How to Connect Your AI Agent to Todoist (And Actually Get Through Your Task List)
There's a specific kind of guilt that comes with opening your task manager and seeing 47 overdue items. You know most of them aren't really overdue in any meaningful sense. Some you've been dragging forward for weeks. Others are things you added in a burst of organizational ambition and promptly forgot about. The list was supposed to help. Now it's mostly a record of things you haven't done.
Todoist has over 42 million users and handles around 2.5 billion tasks completed to date. It's one of the best-designed task managers out there: clean, fast, available on every platform, with natural language input that actually works. The app isn't the bottleneck. The bottleneck is you. Specifically, the fact that task management is a full-time job layered on top of your actual job.

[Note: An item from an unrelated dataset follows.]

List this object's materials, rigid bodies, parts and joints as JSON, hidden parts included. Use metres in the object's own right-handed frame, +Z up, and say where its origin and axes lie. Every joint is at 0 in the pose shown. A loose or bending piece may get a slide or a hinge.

The real problem with to-do lists
Most task management friction isn't about checking things off. It's about getting things on the list in the right way at the right time. You're in a meeting and someone mentions you need to follow up with a client. You think "I'll add that to Todoist later." You don't. Or you get an email that requires three separate actions, and you either add one vague task or don't add any because the cognitive overhead of breaking it down feels like more work than just doing it.
Then there's prioritization. Todoist has priority levels, labels, filters, and projects. All useful, all requiring you to make decisions about every task as you add it. That overhead discourages capture, and uncaptured tasks are the ones that slip through the cracks.
Connecting Todoist to an AI agent
On clawww.ai, connecting Todoist is an OAuth authorization. Your clawd bot gets access to create tasks, complete them, organize them into projects, and manage priorities. The setup takes about thirty seconds.
Once connected, the dynamic shifts. Instead of you being the one who translates every email, meeting, and conversation into discrete tasks, your clawd bot does it.
Someone emails you asking for a deliverable by Friday? The bot creates a task in the right project with the right due date. You finish a meeting with five action items? Tell the bot what they are and it adds them all, properly categorized. A task in one project is blocking a task in another? The bot can surface that relationship before you discover it the hard way.
What this looks like day to day
The morning check-in is the most obvious use case. Instead of opening Todoist and scanning your task list, you ask your clawd bot what's on your plate today. It doesn't just read the list back to you. It gives you context: "You have 6 tasks due today. The client proposal is the highest priority based on the email thread from yesterday. You also have a meeting at 2 PM that's relevant to the product roadmap task."
Task capture from other tools is the other big one. Your clawd bot, connected to both Gmail and Todoist, can turn emails into tasks without you switching apps. "Add a task to follow up with the design team about the mockups, due Wednesday" works from any conversation with your bot. It also works in reverse: "What did I finish this week?" pulls your completed tasks and gives you a summary. Useful for standups, weekly reports, or just feeling like you accomplished something.
Recurring tasks and follow-ups
Todoist's recurring tasks are powerful but static. "Review expenses every Friday" repeats regardless of context. An AI agent adds a layer of intelligence. Your clawd bot can create follow-up tasks based on outcomes. Sent a proposal? The bot creates a "Follow up on proposal" task for three days later. Assigned something to a teammate? The bot can check in on the status and only create a follow-up if it's not done.
This turns Todoist from a static list into something closer to a workflow engine. Tasks get created, updated, and resolved based on what's actually happening in your work, not just what you remembered to type in.
The compound effect
Task management tools are only as good as the information in them. When capture is easy and updates are automatic, the tool stays accurate. When it's manual and effortful, it degrades. Everyone starts with good intentions on January 1st and by February the system is held together with starred emails and sticky notes.
An AI agent connected to Todoist keeps the system honest. Tasks flow in from your email, calendar, and conversations. Completed work gets checked off. Priorities adjust based on real context. The gap between what's on your list and what's actually happening shrinks to near zero.
That's the difference between a task manager and a task management system. Todoist is the former. Todoist plus a clawd bot is the latter.